Konkret steht dazu ja auch hier was: Checkstyle - Class Design...


----------



## Lowpass (28. Apr 2010)

Es ist mir klar was zu tun ist, wenn eine Methode _nicht_ für Vererbung entworfen ist - aber die Frage ist ja genau das Gegenteil: wann _ist_ eine Methode für Vererbung entworfen?

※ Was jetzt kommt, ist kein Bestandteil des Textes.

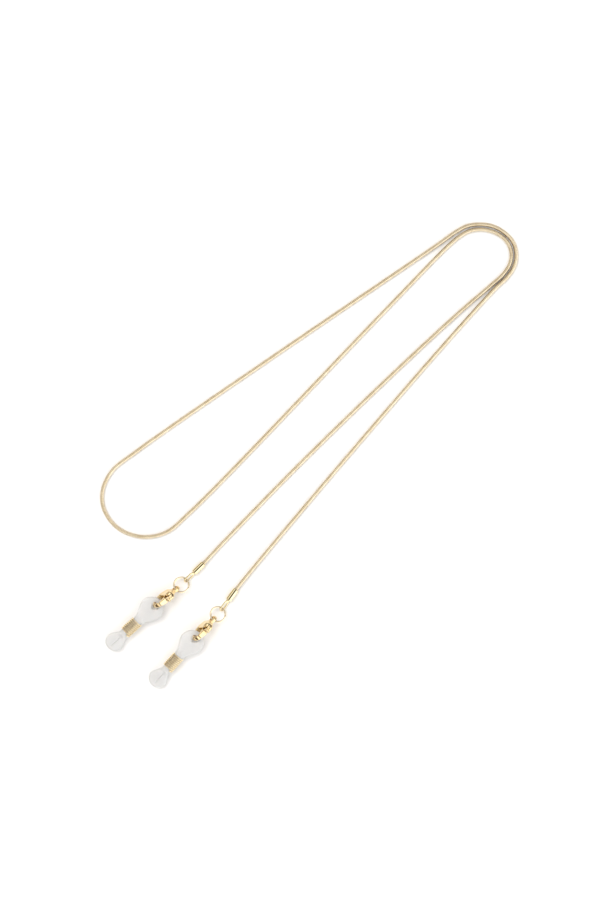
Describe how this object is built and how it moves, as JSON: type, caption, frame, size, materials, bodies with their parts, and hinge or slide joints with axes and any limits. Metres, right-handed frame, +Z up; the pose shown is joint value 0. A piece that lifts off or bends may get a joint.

Allerdings hilft da Dein Link (danke dafür):
The exact rule is that nonprivate, nonstatic methods of classes that can be subclassed must either be
- abstract or
- final or
- have an empty implementation

Finde ich allerdings ganz schön krass - und mir zudem nicht verständlich:

Denn dann wäre Object.toString ebenfalls nicht für Vererbung entworfen und Checkstyle würde warnen? toString ist weder abstract, noch final, noch leer - und ist _absolut_ für Vererbung entworfen.


----------



## maki (28. Apr 2010)

Finde ich auch "krass", aber vor allem unpräzise.
Manchmal will man eben eine Default-Implementierung bereitstellen... denke dass diese Regeln nicht wirklich zu eng zu sehen sind, sondern der Tatsache, dass die meisten OO Sprachen kein Sprachkonstrukt haben welches aussagt, das etwas überschrieben werden, kann, aber nicht muss.


----------



## fastjack (28. Apr 2010)

Whl. muß die default-Implementierung dann in eine Default-Klasse, in der sie dann final ist. Ich denke eher, das ist Checkstyle-Logik.


----------



## maki (28. Apr 2010)

fastjack hat gesagt.:


> Whl. muß die default-Implementierung dann in eine Default-Klasse, in der sie dann final ist.


Meinst du final Methoden?
Die sind dann nicht nur default, sondern auch nicht überschreibbar 

Das Problem ist mE dass man nur sagen kann, dass etwas nicht überschrieben werden kann (final), oder aber, dass etwas überschrieben werden muss (abstract,  dann geht es aber nicht mehr um das Überschreiben sondern um das implementieren), aber nicht, das etwas überschrieben werden kann, aber nicht muss.


----------



## fastjack (28. Apr 2010)

Ich halte das wie Maki. Checkstyle, ebenso wie Buildsysteme, die meckern, wenn ein Text dynamisch geladen wird, lassen sich auch umkonfigurieren. Ich denke die default-Einstellung eines Tools ist nicht immer die beste Wahl.

[edit]

Ein nettes Beispiel auf deutsch:

Java: Erweiterungen von Klassendeklarationen für Exemplare

[/edit]


----------



## Lowpass (28. Apr 2010)

Klar kann man Checkstyle umkonfigurieren und ich schrecke auch nicht davor zurück, das zu tun - nur würde ich eben vorher gern wissen, was sich die Väter der Default-Konfiguration dabei überlegt haben.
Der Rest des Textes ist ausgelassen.